Queríamos visitar Petra, mas pagar mais de 50 para o fazer não estava nos nossos planos. Visitámos a Pequena Petra, gratuita, a que chamámos Petra dos Pobres e tentámos, de todas as maneiras, descobrir como entrar na principal sem gastar nada! Na verdade, existem muitas maneiras, umas mais arriscadas que outras e só o factor sorte, muitas vezes, pode ajudar. Existem também maneiras de entrar de forma bem mais barata, que foi o que tentámos fazer embora, no fim, não tivéssemos gasto um único dinar, porque nos ofereceram os bilhetes. O facto de termos ficado tantos dias foi propositado, a fim de percebermos como “saltar a cerca”, mas a solução, essa… é segredo.

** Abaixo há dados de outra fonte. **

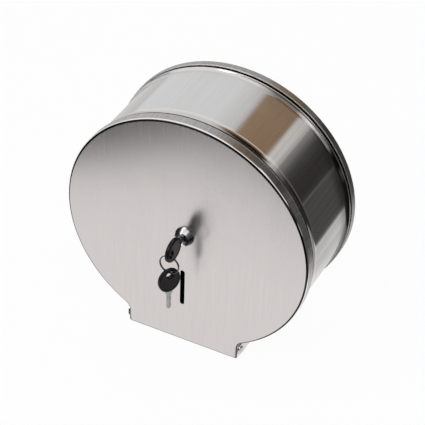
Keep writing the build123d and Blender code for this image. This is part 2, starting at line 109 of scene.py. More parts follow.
class Surface:
    """Patches of one piece, gathered and then welded into a closed mesh."""

    def __init__(self):
        self.points = []
        self.faces = []
        self.count = 0

    def add(self, points, faces):
        """Takes points (n, 3) and faces that number them from 0."""
        points = np.asarray(points, float).reshape(-1, 3)
        self.points.append(points)
        self.faces += (np.asarray(faces) + self.count).tolist()
        self.count += len(points)

    def grid(self, points, wrap_rows=False, wrap_columns=False):
        """Takes an array (rows, columns, 3)."""
        rows, columns = points.shape[:2]
        self.add(points, grid_faces(rows, columns, wrap_rows, wrap_columns))

    def flat(self, loops):
        """Fills the outer loop and leaves the others open as holes."""
        triangles = tessellate_polygon([[Vector(p) for p in loop] for loop in loops])
        self.add(np.concatenate(loops), triangles)

    def rod(self, sections):
        """Takes closed sections (n, points, 3) in a row and closes both ends."""
        self.grid(sections, wrap_columns=True)
        for end in (0, -1):
            self.flat([sections[end]])

    def piece(self, name, finish, body, slot, nodes):
        """Makes the object, welds it, turns its faces out and hands it to the frame."""
        mesh = bpy.data.meshes.new(name)
        mesh.from_pydata(np.concatenate(self.points).tolist(), [], self.faces)
        work = bmesh.new()
        work.from_mesh(mesh)
        bmesh.ops.remove_doubles(work, verts=work.verts, dist=2e-6)
        bmesh.ops.dissolve_degenerate(work, edges=work.edges, dist=1e-7)
        bmesh.ops.recalc_face_normals(work, faces=work.faces)
        work.to_mesh(mesh)
        work.free()
        return finished(name, mesh, finish, body, nodes, 32.0)


def finished(name, mesh, finish, body, nodes, sharp):
    """Puts a mesh in the scene with its finish, smooth but for edges sharper than this."""
    mesh.shade_smooth()
    mesh.set_sharp_from_angle(angle=np.radians(sharp))
    mesh.materials.clear()
    mesh.materials.append(finish)
    obj = bpy.data.objects.new(name, mesh)
    bpy.context.scene.collection.objects.link(obj)
    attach(obj, body)
    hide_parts(*nodes)
    return obj


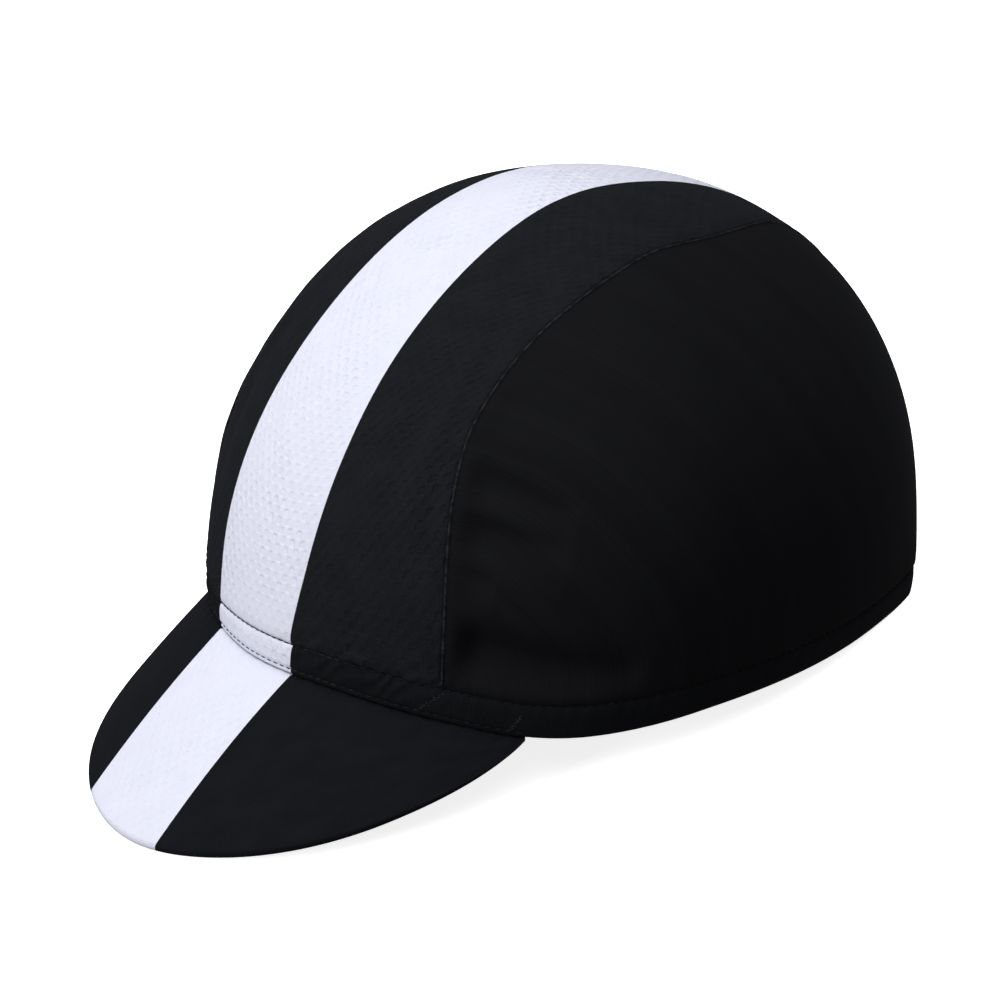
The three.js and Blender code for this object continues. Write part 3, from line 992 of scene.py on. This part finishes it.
def stitch_run(path, normal, length_, gap, worn):
    """Short rounded stitches laid along a path of points: vertices, faces and whether each face is worn"""
    thread = bpy.context.scene.cap_sewing.thread
    run = arc_lengths(path, 0)
    count = max(int(run[-1] / (length_ + gap)), 1)
    pitch = run[-1] / count
    t = np.linspace(0, 1, STITCH_JOINTS)
    at = np.arange(count)[:, None] * pitch + (pitch - gap) * t
    centre = np.stack([np.interp(at, run, path[:, k]) for k in range(3)], -1)
    up = unit(np.stack([np.interp(at, run, normal[:, k]) for k in range(3)], -1))
    aside = np.cross(unit(np.gradient(centre, axis=1)), up)
    girth = thread * np.sqrt(np.clip(1 - (2 * t - 1) ** 4, 0.08, 1))
    lift = thread * (0.55 - 1.1 * (2 * t - 1) ** 2)
    phase = np.linspace(0, TAU, STITCH_SIDES, endpoint=False)
    ring = (
        (centre + up * lift[None, :, None])[:, :, None, :]
        + aside[:, :, None, :] * (girth[:, None] * np.cos(phase))[None, :, :, None]
        + up[:, :, None, :] * (girth[:, None] * np.sin(phase))[None, :, :, None]
    )
    corners = list(range(STITCH_JOINTS * STITCH_SIDES))
    tube = grid_faces(STITCH_JOINTS, STITCH_SIDES, (False, True))[:, [0, 3, 2, 1]].tolist()
    one = tube + [corners[:STITCH_SIDES][::-1], corners[-STITCH_SIDES:]]
    origins = range(0, count * len(corners), len(corners))
    faces = [[origin + corner for corner in face] for origin in origins for face in one]
    is_worn = np.interp(at.mean(axis=1), run, np.broadcast_to(worn, run.shape)) > 0.5
    return ring.reshape(-1, 3), faces, np.repeat(is_worn, len(one))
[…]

Sair de Petra depois de tantos dias não é fácil, no entanto queríamos conhecer mais, descer dali ao deserto de Wadi Araba e de lá pedalar até ao Mar Morto. A estrada não se mostrou fácil nos primeiros quilómetros e o cansaço e o fumo inalado do tabaco dos outros e das constantes fogueiras, não ajudava também. Cansados, encosta acima, encosta abaixo, passámos por algumas das estradas mais bonitas desta viagem. A montanha atrás e o grande deserto pela frente. Quando atingimos a estrada plana, parámos para comer e acender mais uma fogueira. Tínhamos chá e tínhamos água mas, para um verdadeiro chá beduíno, faltava o açúcar. O fogo continuava ali, à espera de servir para mais do que aquecer. Uma carrinha passou e voltou para trás. De lá saíram dois homens e um deles ofereceu-nos um tomate. Entre o inglês e o árabe, falávamos os quatro e momentos depois, em tom de queixa, um dos homens disse-nos: “Queria fazer um chá, mas só tenho o chá e o açúcar, mas não tenho água ”. Minutos depois, já com a bebida na mão, riamo-nos das coincidências.
O projecto Eurásia é uma viagem de bicicleta entre Portugal e Macau, com passagem pela Europa, Médio Oriente e Ásia Central e 19 meses de duração. Ao longo de todo o percurso foram publicadas crónicas com periodicidade média quinzenal.